I sindacati chiedono il rispetto delle misure di sicurezza per chi resterà al lavoro ma anche certezze per il dopo emergenza. E sui due fronti mancano ancora risposte. Nelle sedi provinciali semi deserte, in questi giorni c'è tanto lavoro da sbrigare.

«Oltre aziende stanno avviando le procedure per la cassa integrazione, purtroppo, la Regione è in enorme ritardo sull'accordo quadro per la Cassa in deroga: ad oggi è l'unica in tutta Italia a non aver ancora concluso l'iter». È l'accusa lanciata dai segretari di Cgil, Cisl e Uil, che non nascondo l'enorme preoccupazione per il futuro di aziende e lavoratori. Spiegano che i ritardi possono avere effetti molto negativi e non solo nell'immediatezza.

Dice Andrea Sanna, segretario generale della Cgil. «Il nostro tessuto economico è caratterizzato da un gran numero di piccolissime aziende che, costrette a sospendere l'attività, possono proteggere i loro dipendenti solo con ferie o cig.

Trattandosi in prevalenza di piccole realtà ciò che serve sono fondi per assurdo maggiori rispetto agli interventi in favore delle aziende di media dimensione. Applicare la cig in deroga in Provincia significa fare un intervento a tappeto su diverse migliaia di lavoratori. Ad oggi non ci sono gli strumenti finanziaria, normativi e di personale.

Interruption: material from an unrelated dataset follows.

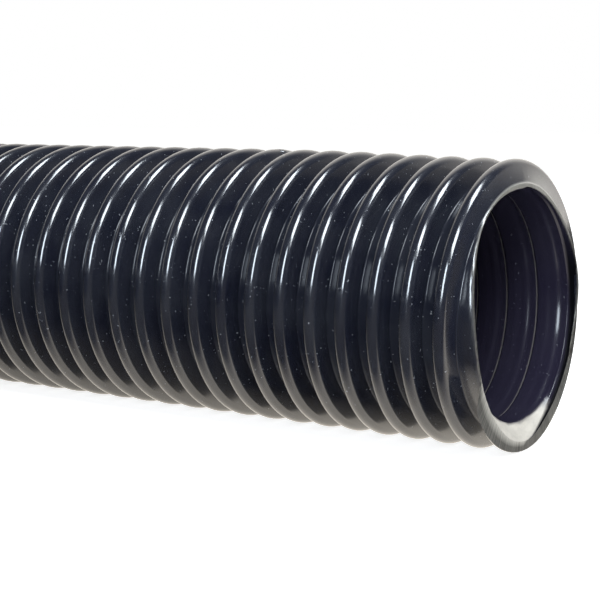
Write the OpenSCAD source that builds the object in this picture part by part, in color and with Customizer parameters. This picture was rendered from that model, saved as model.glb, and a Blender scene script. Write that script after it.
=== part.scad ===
// Spiral-wound pool vacuum hose. One end is a bare square cut and lies out straight. The rest is
// wound into a flat two-layer coil, and the far end carries a swivel cuff that lies on the coil.
// Origin: centre of the bore at the cut end. +X points out of the cut end, +Z is up.

/* [Hose wall] */
// Diameter of the hose's bore
bore_d = 38.1; // [32:0.1:52]
// Thickness of the wall in the groove between two ribs
web_t = 1.15; // [0.8:0.05:1.6]
// Height of the rib over the groove
rib_h = 3.7; // [3:0.1:4.5]
// Distance from one turn of the rib to the next
rib_pitch = 5.65; // [4.5:0.05:8]
// Width of the groove between two turns of the rib
groove_w = 0.45; // [0.42:0.01:1]
// Angle about the bore, from straight up, where the rib's crest runs out of the cut end
crest_exit_angle = 172; // [0:1:359]

/* [Lay of the hose] */
// Length of the ribbed stretch that lies out straight
straight_len = 245; // [170:5:400]
// Radius of the outermost loop where the straight stretch joins it
coil_r = 340; // [320:5:420]
// Loops of the lower layer, wound inwards
turns_in = 3; // [2.5:0.5:3]
// Loops of the upper layer, wound outwards again
turns_out = 1.5; // [1:0.5:1.5]
// Space between neighbouring loops
turn_gap = 0.6; // [0.5:0.1:2]
// Length of the straight stretch that carries the cuff
tail_len = 60; // [50:1:90]

/* [Cuff collar] */
// Length of the sleeve that goes over the ribs
collar_len = 40; // [25:1:48]
// Wall of the sleeve
collar_wall = 2.3; // [1.5:0.1:3]
// Space between the sleeve and the crests of the ribs
collar_gap = 0.3; // [0.2:0.1:0.6]
// Thickness of the flange that closes the end of the hose
flange_t = 4; // [3:0.5:6]
// Length of the neck that the cuff turns on
neck_len = 24; // [22:0.5:30]
// Diameter of the neck's bore
neck_bore_d = 36; // [32:0.1:37]
// Wall of the neck
neck_wall = 4.65; // [4.2:0.05:5.2]

/* [Swivel cuff] */
// Wall of the cuff outside the recess for the retaining ring
cuff_wall = 1.7; // [1.2:0.1:4]
// Diameter of the socket that takes the vacuum head
socket_d = 38.4; // [36:0.1:40]
// Depth of the socket
socket_len = 50; // [30:1:70]
// Number of grip ribs round the cuff
grip_count = 16; // [8:2:24]
// Radius of one grip rib
grip_r = 1.6; // [1:0.1:2]

/* [Seal and retaining ring] */
// Cord thickness of the seal ring
seal_d = 2; // [1.6:0.1:2.2]
// Thickness of the retaining ring
snap_t = 1.6; // [1.2:0.1:2]
// How far the retaining ring stands out of the neck
snap_proud = 1.4; // [1:0.1:1.6]

/* [Clearances] */
// Radial clearance of the cuff on the neck
running_gap = 0.06; // [0.02:0.01:0.09]
// Clearance along the axis between pieces that turn past each other
end_gap = 0.4; // [0.3:0.1:1]

/* [Hidden] */
$fn = 96;

// Hose wall
bore_r = bore_d / 2;
groove_r = bore_r + web_t;
crest_r = groove_r + rib_h;
hose_od = 2 * crest_r;
rib_w = rib_pitch - groove_w;
rib_steps = 12;
least_sliver = 0.5;

// Cuff collar, along the tail's own axis from the start of the tail
collar_bore_r = crest_r + collar_gap;
collar_r = collar_bore_r + collar_wall;
collar_start = tail_len - collar_len;
neck_start = tail_len + flange_t;
neck_end = neck_start + neck_len;
neck_bore_r = neck_bore_d / 2;
neck_r = neck_bore_r + neck_wall;
flange_chamfer = 1;

// Seal and snap ring on the neck
seal_margin = 8.4;
seal_at = neck_start + seal_margin;
seal_side_gap = 0.2;
seal_groove_w = seal_d + 2 * seal_side_gap;
seal_sunk = 0.3;
seal_r = neck_r - seal_sunk - seal_d / 2;
seat_gap = 0.05;
seal_groove_r = seal_r - seal_d / 2 - seat_gap;
snap_margin = 4;
snap_at = neck_end - snap_margin;
snap_seat = 1.2;
snap_groove_r = neck_r - snap_seat;
snap_groove_w = snap_t + 2 * seat_gap;
snap_r = neck_r + snap_proud;

// Swivel cuff
cuff_start = neck_start + end_gap;
cuff_step = neck_end + end_gap;
cuff_end = cuff_step + socket_len;
cuff_bore_r = neck_r + running_gap;
recess_gap = 0.3;
recess_r = snap_r + recess_gap;
cuff_body_r = recess_r + cuff_wall;
grip_stands = 0.8;
cuff_r = cuff_body_r + grip_stands * grip_r;
cuff_chamfer = 2.5;
mouth_chamfer = 1.2;
grip_margin = 5;

// Lay of the hose
loop_steps = 24;
spacing = hose_od + turn_gap;
run_in = hose_od;
turns = turns_in + turns_out;
centre = [-(straight_len + run_in), -coil_r];
climb_turns = 0.5;
cuff_rise_turns = 0.4;
tail_z = crest_r + cuff_r + turn_gap;
end_angle = 90 + 360 * turns;
heading = end_angle + 90;
loop_end = loop_point(turns);
tail_start = loop_end + run_in * [cos(heading), sin(heading), 0];

// Colours
hose_black = "#17181c";
strip_black = "#1d1e22";
cuff_grey = "#26282c";
ring_steel = "silver";
seal_black = "#0c0c0d";

function smooth(t) = let(c = min(max(t, 0), 1)) c * c * (3 - 2 * c);

// Radius, height and place of the loops' centre line after u turns
function loop_r(u) = coil_r - spacing * (u < turns_in ? u : 2 * turns_in - u);
function loop_z(u) = spacing * smooth((u - turns_in) / climb_turns + 0.5)
    + (tail_z - spacing) * smooth(1 - (turns - u) / cuff_rise_turns);
function loop_point(u) = let(a = 90 + 360 * u)
    [centre.x + loop_r(u) * cos(a), centre.y + loop_r(u) * sin(a), loop_z(u)];

// Six-sided section of the hose with a flat below, in the plane at angle a
section = crest_r * [[1, 0], [0.5, 1], [-0.5, 1], [-1, 0], [-0.5, -1], [0.5, -1]];
function ring(c, a) = [for (p = section) c + [p.x * cos(a), p.x * sin(a), p.y]];

// Faces of a tube through rings of m points, closed at both ends
function tube_faces(rings, m) = concat(
    [for (i = [1 : m - 2]) [0, i, i + 1]],
    [for (i = [1 : m - 2]) let(last = (rings - 1) * m) [last, last + i + 1, last + i]],
    [for (k = [0 : rings - 2], i = [0 : m - 1])
        let(a = k * m + i, b = k * m + (i + 1) % m) [a, a + m, b]],
    [for (k = [0 : rings - 2], i = [0 : m - 1])
        let(a = k * m + i, b = k * m + (i + 1) % m) [b, a + m, b + m]]
);

// Height of the rib at x, where its crest is at c
function rib_r(x, c) = groove_r
    + (crest_r - groove_r) * sqrt(max(0, 1 - pow(2 * (x - c) / rib_w, 2)));

// Section of the rib with its crest at c, cut off square by the two ends of the straight stretch
function rib_section(c) = let(
    low = max(c - rib_w / 2, -straight_len),
    high = min(c + rib_w / 2, 0),
    third = (high - low) / 3,
    left = max(low, min(c - rib_w / 3, low + third)),
    right = min(high, max(c + rib_w / 3, high - third)),
    mid = (left + right) / 2
) [
    [low, groove_r], [left, rib_r(left, c)], [mid, rib_r(mid, c)],
    [right, rib_r(right, c)], [high, groove_r]
];

// The rib winds left-handed: going round from straight up towards -Y, its crest backs away from the end
function crest_x(turn) = rib_pitch * (crest_exit_angle / 360 - turn);
first_turn = crest_exit_angle / 360 - (rib_w / 2 - least_sliver) / rib_pitch;
last_turn = crest_exit_angle / 360 + (straight_len + rib_w / 2 - least_sliver) / rib_pitch;
rib_rings = ceil((last_turn - first_turn) * rib_steps);
function rib_turn(k) = first_turn + (last_turn - first_turn) * k / rib_rings;
function on_hose(p, turn) = [p.x, -p.y * sin(360 * turn), p.y * cos(360 * turn)];

// Least distance between two outlines, measured on points along their sides
function along(outline, n = 4) = [for (i = [0 : len(outline) - 1], k = [0 : n - 1])
    outline[i] + (outline[(i + 1) % len(outline)] - outline[i]) * k / n];
function gap(a, b) = min([for (p = a, q = b) norm(p - q)]);

// Least gap between loops: each section against the ones that lie a whole number of turns before it
function coil_gap() = min([
    for (k = [loop_steps : turns * loop_steps], back = [1 : floor(k / loop_steps)])
        let(u = k / loop_steps, w = u - back)
        gap(along(section), [for (p = along(section))
            p + [loop_r(w) - loop_r(u), loop_z(w) - loop_z(u)]])
]);

// Length of the loops' centre line, in short chords
function sum(v, i = 0, total = 0) = i == len(v) ? total : sum(v, i + 1, total + v[i]);
function loops_len(n = 600) = sum([for (k = [1 : n])
    norm(loop_point(turns * k / n) - loop_point(turns * (k - 1) / n))]);

// Puts a piece that is drawn along +Z on the tail's axis
module on_tail() {
    translate(tail_start)
        rotate([0, 90, heading])
            children();
}

// Ring turned about Z, from radius a to radius b, between two heights
module ring_of(a, b, from, to) {
    rotate_extrude()
        polygon([[a, from], [b, from], [b, to], [a, to]]);
}

// Smooth inner strip, fused into one wall with a true bore
module inner_wall() {
    color(strip_black)
        rotate([0, -90, 0])
            ring_of(bore_r, groove_r, 0, straight_len);
}

// Rib wound round the straight stretch as one strip
module rib_strip() {
    sections = [for (k = [0 : rib_rings]) rib_section(crest_x(rib_turn(k)))];
    points = [for (k = [0 : rib_rings], p = sections[k]) on_hose(p, rib_turn(k))];
    echo(rib_turns = last_turn - first_turn, least_gap_of_rib = rib_pitch - rib_w);
    color(hose_black)
        polyhedron(points, tube_faces(rib_rings + 1, 5), convexity = 10);
}

// Loops of the hose, with a straight run of one diameter at each end
module hose_coil() {
    n = round(turns * loop_steps);
    rings = concat(
        [ring([-straight_len, 0, 0], 90)],
        [for (k = [0 : n]) ring(loop_point(turns * k / n), 90 + 360 * turns * k / n)],
        [ring(tail_start, end_angle)]
    );
    points = [for (r = rings, p = r) p];
    echo(loops = turns, least_gap_of_coil = coil_gap());
    echo(hose_length = straight_len + 2 * run_in + loops_len() + tail_len);
    color(hose_black)
        polyhedron(points, tube_faces(len(rings), len(section)), convexity = 10);
}

// End of the hose inside the collar, with its ribs
module tail_wall() {
    ribs = floor(tail_len / rib_pitch);
    margin = (tail_len - ribs * rib_pitch) / 2;
    profile = concat(
        [[bore_r, tail_len], [bore_r, 0], [groove_r, 0]],
        [for (k = [0 : ribs - 1], p = [
            [groove_r, groove_w / 2], [crest_r, rib_pitch * 0.35],
            [crest_r, rib_pitch * 0.65], [groove_r, rib_pitch - groove_w / 2]
        ]) [p.x, margin + k * rib_pitch + p.y]],
        [[groove_r, tail_len]]
    );
    color(hose_black)
        on_tail()
            rotate_extrude()
                polygon(profile);
}

// Collar that is screwed and glued over the ribs, with the neck that the cuff turns on
module cuff_collar() {
    color(cuff_grey)
        on_tail()
            rotate_extrude()
                polygon([
                    [collar_bore_r, collar_start], [collar_r - flange_chamfer, collar_start],
                    [collar_r, collar_start + flange_chamfer], [collar_r, neck_start - flange_chamfer],
                    [collar_r - flange_chamfer, neck_start], [neck_r, neck_start],
                    [neck_r, seal_at - seal_groove_w / 2], [seal_groove_r, seal_at - seal_groove_w / 2],
                    [seal_groove_r, seal_at + seal_groove_w / 2], [neck_r, seal_at + seal_groove_w / 2],
                    [neck_r, snap_at - snap_groove_w / 2], [snap_groove_r, snap_at - snap_groove_w / 2],
                    [snap_groove_r, snap_at + snap_groove_w / 2], [neck_r, snap_at + snap_groove_w / 2],
                    [neck_r, neck_end], [neck_bore_r, neck_end], [neck_bore_r, tail_len],
                    [collar_bore_r, tail_len]
                ]);
}

// Seal ring in the groove of the neck
module seal_ring() {
    color(seal_black)
        on_tail()
            translate([0, 0, seal_at])
                rotate_extrude()
                    translate([seal_r, 0])
                        circle(d = seal_d);
}

// Split steel ring that holds the cuff on the neck
module retaining_ring() {
    split_w = 4;
    color(ring_steel)
        on_tail()
            difference() {
                ring_of(snap_groove_r + seat_gap, snap_r, snap_at - snap_t / 2, snap_at + snap_t / 2);
                translate([0, -split_w / 2, snap_at - snap_t])
                    cube([2 * snap_r, split_w, 2 * snap_t]);
            }
}

// Cuff that turns freely on the neck and takes the vacuum head in its socket
module swivel_cuff() {
    recess_low = snap_at - snap_t / 2 - recess_gap;
    recess_high = snap_at + snap_t / 2 + recess_gap;
    color(cuff_grey)
        on_tail()
            union() {
                rotate_extrude()
                    polygon([
                        [cuff_bore_r, cuff_start], [cuff_body_r - cuff_chamfer, cuff_start],
                        [cuff_body_r, cuff_start + cuff_chamfer], [cuff_body_r, cuff_end - cuff_chamfer],
                        [cuff_body_r - cuff_chamfer, cuff_end], [socket_d / 2 + mouth_chamfer, cuff_end],
                        [socket_d / 2, cuff_end - mouth_chamfer], [socket_d / 2, cuff_step],
                        [cuff_bore_r, cuff_step], [cuff_bore_r, recess_high],
                        [recess_r, recess_high], [recess_r, recess_low], [cuff_bore_r, recess_low]
                    ]);
                for (k = [0 : grip_count - 1])
                    rotate([0, 0, 360 * k / grip_count])
                        translate([cuff_r - grip_r, 0, cuff_start + grip_margin])
                            cylinder(r = grip_r, h = cuff_end - cuff_start - 2 * grip_margin, $fn = 32);
            }
}

inner_wall();
rib_strip();
hose_coil();
tail_wall();
cuff_collar();
seal_ring();
retaining_ring();
swivel_cuff();
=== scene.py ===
from math import cos, pi, radians, sin, tau

import bmesh
import bpy
import numpy as np
from mathutils import Matrix, Quaternion, Vector


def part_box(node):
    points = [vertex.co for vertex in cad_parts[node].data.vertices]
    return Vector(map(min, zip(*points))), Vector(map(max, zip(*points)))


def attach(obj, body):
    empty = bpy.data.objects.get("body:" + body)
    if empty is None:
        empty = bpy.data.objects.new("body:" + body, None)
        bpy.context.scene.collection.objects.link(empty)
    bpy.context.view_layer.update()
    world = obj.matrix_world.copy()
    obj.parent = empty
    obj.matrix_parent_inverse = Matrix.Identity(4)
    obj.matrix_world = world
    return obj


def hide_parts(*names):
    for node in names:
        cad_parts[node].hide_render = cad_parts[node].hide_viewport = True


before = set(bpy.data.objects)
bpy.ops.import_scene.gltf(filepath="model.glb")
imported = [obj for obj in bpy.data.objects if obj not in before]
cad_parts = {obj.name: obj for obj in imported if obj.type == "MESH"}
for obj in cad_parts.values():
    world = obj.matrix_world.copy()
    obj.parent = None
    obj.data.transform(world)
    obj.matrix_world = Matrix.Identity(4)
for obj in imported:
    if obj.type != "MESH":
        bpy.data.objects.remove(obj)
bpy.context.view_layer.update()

# Sizes of the hose, in metres. Its axis is X at the cut end, and the coil goes on from there
MM = 0.001
STRAIGHT = -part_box("rib_strip")[0].x
CREST_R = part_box("rib_strip")[1].y
GROOVE_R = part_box("inner_wall")[1].y
BORE_R = 19.05 * MM
HOSE_OD = 2 * CREST_R
PITCH = 5.65 * MM
GROOVE_W = 0.45 * MM
RIB_PHASE = 172 / 360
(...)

I sindacalisti spiegano che bisogna fare distinzione tra aziende che già applicano rigidi protocolli sanitari, come quelle dell’agroalimentare, e altre che invece sono più indietro. Da un lato ci sono imprese ben strutturate ad esempio del settore agro alimentare, già attrezzate per la sicurezza e l'igiene, dunque preparate ad affrontare le nuove rigide misure disposte contro il contagio da Covid-19, in grado di continuare a lavorare e che stanno operando a pieno regime.

Per gli altri settori, definiti non essenziali, quello che manca non sono i protocolli di sicurezza (inutili perchè le attività sono chiuse) ma gli strumenti di sostegno. Un esempio viene dall’edilizia o dalle imprese artigianali o dai negozi che non vendono beni di prima necessità. E poi ci sono tutte le attività del settore turistico, i bar e i ristoranti, anche questi chiusi. «In assenza di accordo sulla cassa integrazione in deroga, queste realtà stanno chiedendo l'intervento degli Enti bilaterali per garantire gli ammortizzatori sociali ai dipendenti», spiega Sanna.

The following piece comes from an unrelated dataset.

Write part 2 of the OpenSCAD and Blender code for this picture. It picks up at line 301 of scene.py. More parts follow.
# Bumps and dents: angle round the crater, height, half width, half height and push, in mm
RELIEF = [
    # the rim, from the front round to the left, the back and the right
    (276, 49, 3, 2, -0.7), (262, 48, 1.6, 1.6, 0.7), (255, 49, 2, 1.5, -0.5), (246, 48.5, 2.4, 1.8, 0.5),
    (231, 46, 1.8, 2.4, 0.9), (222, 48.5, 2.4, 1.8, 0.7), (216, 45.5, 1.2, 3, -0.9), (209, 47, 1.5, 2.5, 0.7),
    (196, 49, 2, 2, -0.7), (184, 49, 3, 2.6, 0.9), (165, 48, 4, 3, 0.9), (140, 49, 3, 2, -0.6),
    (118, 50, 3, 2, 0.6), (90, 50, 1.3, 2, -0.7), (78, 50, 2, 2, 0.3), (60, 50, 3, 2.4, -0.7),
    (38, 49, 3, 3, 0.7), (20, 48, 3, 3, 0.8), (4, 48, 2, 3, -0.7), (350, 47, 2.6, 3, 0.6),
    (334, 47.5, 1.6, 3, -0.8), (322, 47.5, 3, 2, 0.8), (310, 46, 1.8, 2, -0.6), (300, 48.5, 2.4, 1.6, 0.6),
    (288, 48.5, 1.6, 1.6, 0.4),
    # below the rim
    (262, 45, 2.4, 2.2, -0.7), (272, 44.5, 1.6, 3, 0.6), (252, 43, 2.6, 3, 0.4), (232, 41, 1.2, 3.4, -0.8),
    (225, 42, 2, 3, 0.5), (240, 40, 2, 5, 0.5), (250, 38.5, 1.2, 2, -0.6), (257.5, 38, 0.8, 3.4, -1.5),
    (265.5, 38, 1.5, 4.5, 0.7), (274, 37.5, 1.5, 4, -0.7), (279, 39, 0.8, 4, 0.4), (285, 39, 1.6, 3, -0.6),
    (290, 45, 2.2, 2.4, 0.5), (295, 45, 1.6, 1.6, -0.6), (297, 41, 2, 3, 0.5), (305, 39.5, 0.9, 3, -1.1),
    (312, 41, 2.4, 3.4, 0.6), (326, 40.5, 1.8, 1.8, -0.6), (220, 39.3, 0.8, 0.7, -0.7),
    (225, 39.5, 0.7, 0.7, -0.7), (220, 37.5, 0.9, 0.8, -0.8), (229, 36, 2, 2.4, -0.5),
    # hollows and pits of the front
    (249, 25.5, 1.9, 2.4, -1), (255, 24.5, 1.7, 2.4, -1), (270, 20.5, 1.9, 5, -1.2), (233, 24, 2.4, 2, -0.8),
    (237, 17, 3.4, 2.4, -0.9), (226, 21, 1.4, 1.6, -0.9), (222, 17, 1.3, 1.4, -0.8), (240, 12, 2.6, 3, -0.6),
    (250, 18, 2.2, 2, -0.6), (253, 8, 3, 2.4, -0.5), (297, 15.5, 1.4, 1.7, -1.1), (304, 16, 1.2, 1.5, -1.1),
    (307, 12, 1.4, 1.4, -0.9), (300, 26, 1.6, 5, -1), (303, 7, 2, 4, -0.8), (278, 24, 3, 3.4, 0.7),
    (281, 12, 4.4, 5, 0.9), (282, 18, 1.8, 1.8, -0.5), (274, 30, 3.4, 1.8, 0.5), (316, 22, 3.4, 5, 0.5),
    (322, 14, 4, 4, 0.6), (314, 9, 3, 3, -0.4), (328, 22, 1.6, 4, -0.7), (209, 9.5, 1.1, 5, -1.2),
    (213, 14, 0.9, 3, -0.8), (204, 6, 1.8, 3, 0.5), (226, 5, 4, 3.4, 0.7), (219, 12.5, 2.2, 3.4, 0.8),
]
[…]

Ci sono poi realtà lavorative che non prevedono il ricorso agli ammortizzatori sociali. Secondo Alessandro Perdisci: «un esempio arriva dagli ausiliari del traffico che sono stati messi in ferie ma una volta terminate, se le loro aziende non potranno riprendere a lavorare, non ci saranno misure di sostegno per i dipendenti».

Franco Mattana, coordinatore della Uil di Oristano lancia l'allarme: «senza misure anti crisi la nostra economia rischia il collasso – dice – siamo già un territorio debole, ogni ritardo o tentennamento da parte di chi è al governo potrebbe rivelarsi fatale». I timori sono anche in vista della fine dell'emergenza: «Gli organici del'Inps, ente che dovrà elaborare le richieste ed erogare la cassa integrazione, sono sotto dimensionati – è la conclusione di Alessandro Perdisci – temo tempi lunghissimi, a meno che, il Governo non preveda nuove assunzioni».